Andrew Hale News Article Lead ImageUAB Department of Neurosurgery PGY2 Resident Andrew T. Hale, M.D., Ph.D., was awarded the Robert J. Dempsey, M.D., Cerebrovascular Research Award by the AANS/CNS Section on Cerebrovascular Surgery.

Hale will receive the $15,000 grant for his study, "Elucidating the genetic basis of vein of Galen Malformation," at the 2024 AANS/CNS Cerebrovascular Joint Section meeting. 

"I am honored to be selected for the Robert J. Dempsey, M.D., Cerebrovascular Research Award from the AANS/CNS. This grant will enable our continued efforts to understand the genetic basis of VOGM," said Hale. 

Vein of Galen malformation (VOGM) is the among the most severe vascular anomalies affecting the pediatric brain and there are fundamental gaps in the understanding of the genetic and molecular basis of VOGM that impede therapeutic development. 

Through his research, Hale’s goal is to address these obstacles by elucidating the genetic basis of VOGM through identification of germline and somatic mutations through in situ analysis of the VOGM lesion enabled by endoluminal tissue sampling (ETS.) Hale credits Assistant Professor Jesse Jones, M.D., for his instrumental support in repurposing ETS for VOGM, the key methodological advance for this work.

To acquire what Hale deems a “critical mass of genetic information,” he will further his research and establish the VOGM Genetics Research Consortium (VOGM-GRC) with an endorsement from the International Pediatric Stroke Organization, additional funding from the Aneurysm and AVM Foundation, the Joe Niekro Foundation and the Kaul Pediatric Research Institute at Children’s of Alabama, and industry support from Balt and Medtronic. 
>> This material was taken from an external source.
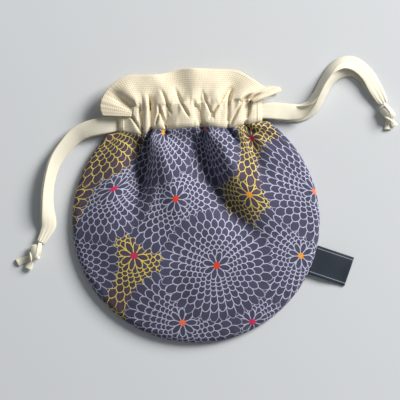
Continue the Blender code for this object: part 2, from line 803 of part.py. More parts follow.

“Our central hypothesis is that inadequate access to VOGM tissue in situ hinders the identification of somatic mutations responsible for VOGM pathogenesis and maintenance,” said Hale. 

“Successful completion of these [research] aims will advance genetic characterization of VOGM, form the basis of a multi-institutional collaborative network and provide essential preliminary data for NIH funded studies aimed at mechanistic validation and eventual drug-discovery.”